Menurut KH Yahya Cholil Staquf atau Gus Yahya, ia merasa syukur dan terima kasih kepada para sesepuh ulama dan mustasyar PBNU yang telah membimbing hingga tercapai kesepakatan tersebut.

"Tidak ada ungkapan selain syukur alhamdulillah, dan terima kasih ke para sesepuh ulama, sesepuh mustasyar yang membimbing semua, sehingga hari ini disepakati secara penuh tetap bahwa selanjutnya akan diselenggarakan muktamar yang normal," kata dia.

Dia menyatakan Muktamar ke-35 NU nantinya akan dipimpin oleh Rais Aam PBNU KH Miftachul Akhyar bersama Ketua Umum PBNU KH Yahya Cholil Staquf.
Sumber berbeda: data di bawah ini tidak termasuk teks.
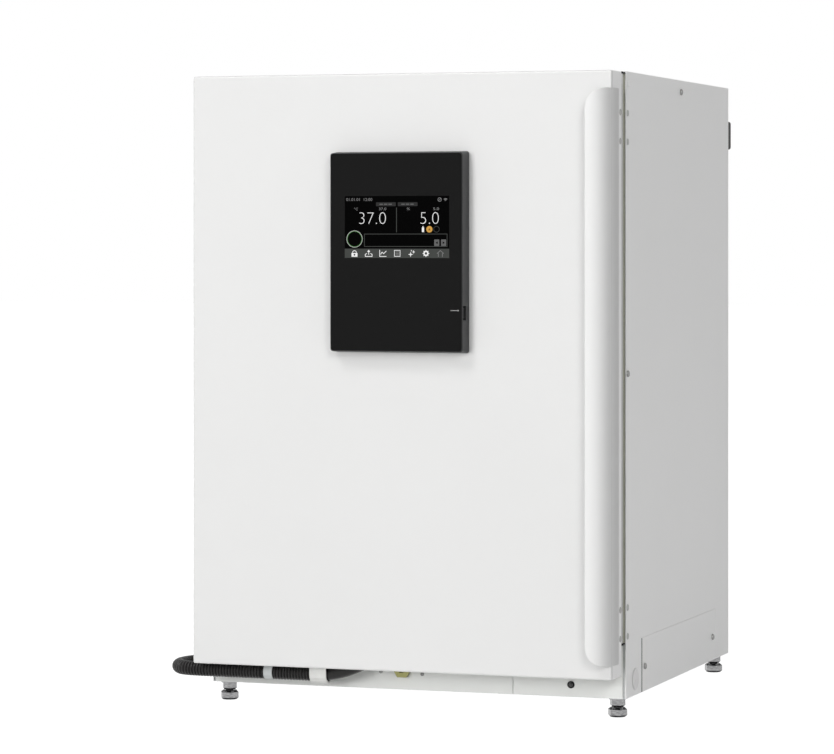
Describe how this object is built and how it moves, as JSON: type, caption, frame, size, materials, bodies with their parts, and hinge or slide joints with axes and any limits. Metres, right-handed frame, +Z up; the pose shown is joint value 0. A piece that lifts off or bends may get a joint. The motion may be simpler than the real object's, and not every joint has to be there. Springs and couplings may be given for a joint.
{
  "type": "carbon dioxide incubator",
  "caption": "Floor or bench incubator cabinet with a hinged insulated door, inner glass door, steel chamber with sliding shelves, water tray and fan.",
  "frame": {"origin": "middle of the footprint's box, on the surface that the feet stand on", "axes": "+Z up, -Y out of the front door, +X to the right seen from the front"},
  "size_m": [0.6812, 0.71, 0.9],
  "materials": {
    "white_paint": "smooth white powder coat",
    "plinth_paint": "smooth pale grey powder coat",
    "stainless": "fine brushed stainless steel",
    "zinc_sheet": "plain zinc-coated sheet",
    "chrome": "bright plated",
    "brass": "satin",
    "fan_metal": "satin",
    "black_plastic": "fine matt",
    "black_fascia": "satin black window",
    "grey_plastic": "fine matt",
    "white_plastic": "satin",
    "seal_rubber": "matt",
    "silicone": "matt translucent",
    "foam": "rigid closed-cell foam",
    "clear_glass": "clear tempered"
  },
  "bodies": {
    "cabinet": {"side_panel_left": "white_paint", "side_panel_right": "white_paint", "top_panel": "white_paint", "rear_panel": "white_paint", "base_pan": "zinc_sheet", "service_cover_left": "white_paint", "service_cover_right": "white_paint", "plinth_plate_left": "plinth_paint", "plinth_plate_right": "plinth_paint", "drain_port": "brass", "front_frame": "white_paint", "side_port_plug": "grey_plastic", "rear_spacer_left": "black_plastic", "rear_spacer_right": "black_plastic", "cabinet_insulation": "foam", "inner_chamber": "stainless", "shelf_bracket_left": "stainless", "shelf_bracket_right": "stainless", "duct_cover": "stainless", "fan_motor": "zinc_sheet", "gas_sensor": "white_plastic", "access_port": "white_plastic", "gas_inlets": "brass", "mains_inlet": "black_plastic", "control_box": "zinc_sheet", "conduit_gland": "black_plastic", "conduit_loop": "seal_rubber", "door_switch": "white_plastic", "hinge_lower_cabinet_leaf": "white_paint", "hinge_upper_cabinet_leaf": "white_paint", "inner_gasket": "seal_rubber", "inner_hinge_strip": "stainless", "latch_catch": "stainless"},
    "outer_door": {"door_skin": "white_paint", "door_insulation": "foam", "door_liner": "white_paint", "door_gasket": "seal_rubber", "door_handle": "white_paint", "panel_housing": "black_plastic", "display_glass": "black_fascia", "hinge_lower_door_leaf": "white_paint", "hinge_upper_door_leaf": "white_paint", "conduit_door": "seal_rubber", "conduit_clamp": "white_plastic"},
    "inner_door": {"inner_glass": "clear_glass", "inner_door_strip": "stainless"},
    "latch": {"latch_lever": "stainless"},
    "fan": {"fan_impeller": "fan_metal"},
    "stopper": {"port_stopper": "silicone"},
    "plunger": {"switch_plunger": "black_plastic"},
    "button": {"reset_button": "grey_plastic"},
    "shelf_a": {"shelf_1": "stainless"},
    "shelf_b": {"shelf_2": "stainless"},
    "shelf_c": {"shelf_3": "stainless"},
    "shelf_d": {"shelf_4": "stainless"},
    "pan": {"humidity_pan": "stainless"},
    "foot_a": {"foot_front_left": "chrome"},
    "foot_b": {"foot_front_right": "chrome"},
    "foot_c": {"foot_rear_left": "chrome"},
    "foot_d": {"foot_rear_right": "chrome"}
  },
  "joints": [
    {"name": "outer_door_hinge", "type": "hinge", "parent": "cabinet", "child": "outer_door", "pos_m": [-0.2986, -0.2675, 0], "axis": [0, 0, -1], "range_deg": [0, 110], "deforming": ["conduit_loop"]},
    {"name": "inner_door_hinge", "type": "hinge", "parent": "cabinet", "child": "inner_door", "pos_m": [-0.2461, -0.2665, 0], "axis": [0, 0, -1], "range_deg": [0, 94]},
    {"name": "latch_turn", "type": "hinge", "parent": "inner_door", "child": "latch", "pos_m": [0.2859, -0.269, 0.47], "axis": [0, 1, 0], "range_deg": [0, 90]},
    {"name": "fan_spin", "type": "hinge", "parent": "cabinet", "child": "fan", "pos_m": [0.0279, 0.2701, 0.716], "axis": [0, 1, 0], "continuous": true},
    {"name": "stopper_pull", "type": "slide", "parent": "cabinet", "child": "stopper", "axis": [0, 1, 0], "range_m": [0, 0.05]},
    {"name": "plunger_slide", "type": "slide", "parent": "cabinet", "child": "plunger", "axis": [0, -1, 0], "range_m": [0, 0.004]},
    {"name": "reset_press", "type": "slide", "parent": "cabinet", "child": "button", "axis": [0, 1, 0], "range_m": [0, 0.0015], "stiffness_N_per_m": 300, "springref_m": -0.001},
    {"name": "shelf_1_slide", "type": "slide", "parent": "cabinet", "child": "shelf_a", "axis": [0, -1, 0], "range_m": [0, 0.042]},
    {"name": "shelf_2_slide", "type": "slide", "parent": "cabinet", "child": "shelf_b", "axis": [0, -1, 0], "range_m": [0, 0.042]},
    {"name": "shelf_3_slide", "type": "slide", "parent": "cabinet", "child": "shelf_c", "axis": [0, -1, 0], "range_m": [0, 0.042]},
    {"name": "shelf_4_slide", "type": "slide", "parent": "cabinet", "child": "shelf_d", "axis": [0, -1, 0], "range_m": [0, 0.042]},
    {"name": "pan_slide", "type": "slide", "parent": "cabinet", "child": "pan", "axis": [0, -1, 0], "range_m": [0, 0.042]},
    {"name": "foot_front_left_turn", "type": "hinge", "parent": "cabinet", "child": "foot_a", "pos_m": [-0.2641, -0.235, 0], "axis": [0, 0, 1], "continuous": true},
    {"name": "foot_front_right_turn", "type": "hinge", "parent": "cabinet", "child": "foot_b", "pos_m": [0.3199, -0.235, 0], "axis": [0, 0, 1], "continuous": true},
    {"name": "foot_rear_left_turn", "type": "hinge", "parent": "cabinet", "child": "foot_c", "pos_m": [-0.2641, 0.307, 0], "axis": [0, 0, 1], "continuous": true},
    {"name": "foot_rear_right_turn", "type": "hinge", "parent": "cabinet", "child": "foot_d", "pos_m": [0.3199, 0.307, 0], "axis": [0, 0, 1], "continuous": true}
  ],
  "couplings": [
    {"joint": "inner_door_hinge", "follows": "outer_door_hinge", "ratio": 0.85},
    {"joint": "plunger_slide", "follows": "outer_door_hinge", "m_per_rad": 0.00208}
  ]
}
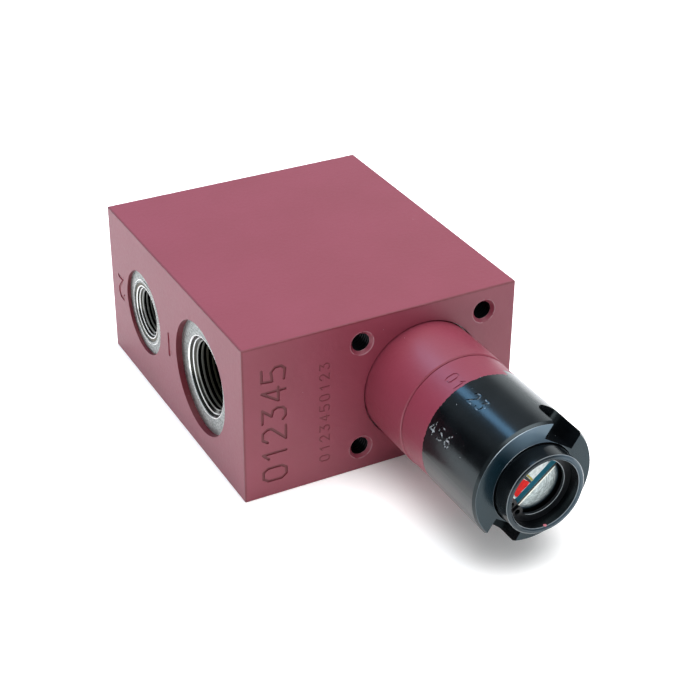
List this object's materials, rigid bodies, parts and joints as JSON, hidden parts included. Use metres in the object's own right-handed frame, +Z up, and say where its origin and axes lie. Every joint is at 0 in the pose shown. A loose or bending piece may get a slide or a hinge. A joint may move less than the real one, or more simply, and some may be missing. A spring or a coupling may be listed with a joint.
{
  "type": "flow control valve",
  "caption": "Hydraulic flow control valve: a ported steel manifold block with a screw-adjusted, pressure-compensated regulator cartridge standing out of one face.",
  "frame": {"origin": "middle of the block's underside", "axes": "+X to the block's right as seen from the cartridge face, +Y from the cartridge face to the back, +Z up; the cartridge axis is parallel to Y"},
  "size_m": [0.105, 0.1973, 0.06],
  "materials": {
    "red_paint": "satin maroon paint over steel, bare inside ports and holes",
    "black_oxide": "black oxide, faint turning marks",
    "bare_steel": "turned and ground steel",
    "spring_steel": "dark phosphated spring steel",
    "seal_rubber": "nitrile rubber",
    "seal_plastic": "white PTFE"
  },
  "bodies": {
    "housing": {"valve_block": "red_paint", "cartridge_body": "red_paint", "adjuster_sleeve": "black_oxide", "guide_bush": "black_oxide", "screw_retaining_ring": "spring_steel", "bush_o_ring": "seal_rubber", "body_o_ring": "seal_rubber", "body_backup_ring": "seal_plastic", "anti_rotation_pin": "bare_steel", "metering_cage": "bare_steel", "cage_o_ring_tank": "seal_rubber", "cage_o_ring_inlet": "seal_rubber", "cage_backup_ring_tank": "seal_plastic", "cage_backup_ring_inlet": "seal_plastic", "spool_stop_ring": "spring_steel", "compensator_spring": "spring_steel", "spring_seat": "bare_steel", "adjusting_shim": "bare_steel"},
    "throttle": {"throttle_stem": "bare_steel", "coupling_ring": "spring_steel", "throttle_head": "bare_steel", "head_lock_nut": "bare_steel"},
    "screw": {"adjusting_screw": "bare_steel", "screw_o_ring": "seal_rubber", "screw_backup_ring": "seal_plastic"},
    "compensator": {"compensator_spool": "bare_steel"}
  },
  "joints": [
    {"name": "plunger_slide", "type": "slide", "parent": "housing", "child": "throttle", "axis": [0, -1, 0], "range_m": [-0.00487, 0.00112]},
    {"name": "screw_turn", "type": "hinge", "parent": "throttle", "child": "screw", "pos_m": [0.016, -0.1298, 0.03], "axis": [0, -1, 0], "range_deg": [-1170, 270]},
    {"name": "compensator_slide", "type": "slide", "parent": "housing", "child": "compensator", "axis": [0, -1, 0], "range_m": [0, 0.005], "stiffness_N_per_m": 3700, "springref_m": -0.004, "deforming": ["compensator_spring"]}
  ],
  "couplings": [
    {"joint": "screw_turn", "follows": "plunger_slide", "rad_per_m": 4188.8}
  ]
}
Pertemuan antara Gus Yahya dan Rais ‘Aam KH. Miftahul Akhyar di Pesantren Lirboyo, 25 Desember 2025, tidak bisa dibaca sebagai sekadar silaturahmi kultural. 

Terlalu naif jika publik menganggapnya hanya temu kangen dua tokoh NU. Yang terjadi hari ini adalah pertemuan dua poros otoritas tanfidziyah dan syuriyah yang sejak sebulan terakhir berada dalam ketegangan struktural paling serius dalam sejarah PBNU pasca reformasi.

Konflik ini tidak lahir dari satu sebab tunggal. Ia adalah akumulasi dari perbedaan tafsir kewenangan, irama kepemimpinan, dan cara membaca disiplin organisasi. Maka, siapa pun yang mencoba menyederhanakannya menjadi “perseteruan personal” jelas sedang mengaburkan masalah.

Awalnya, keputusan Rapat Harian Syuriyah pada 20 November 2025 menjadi pemantik. Permintaan pengunduran diri Ketua Umum PBNU dalam tenggat waktu yang ketat dan kemudian berujung pada pemberhentian adalah langkah ekstrem dalam tradisi organisasi NU yang biasanya mengedepankan tabayun berlapis dan kehati-hatian simbolik. Di titik inilah kegelisahan mulai membesar.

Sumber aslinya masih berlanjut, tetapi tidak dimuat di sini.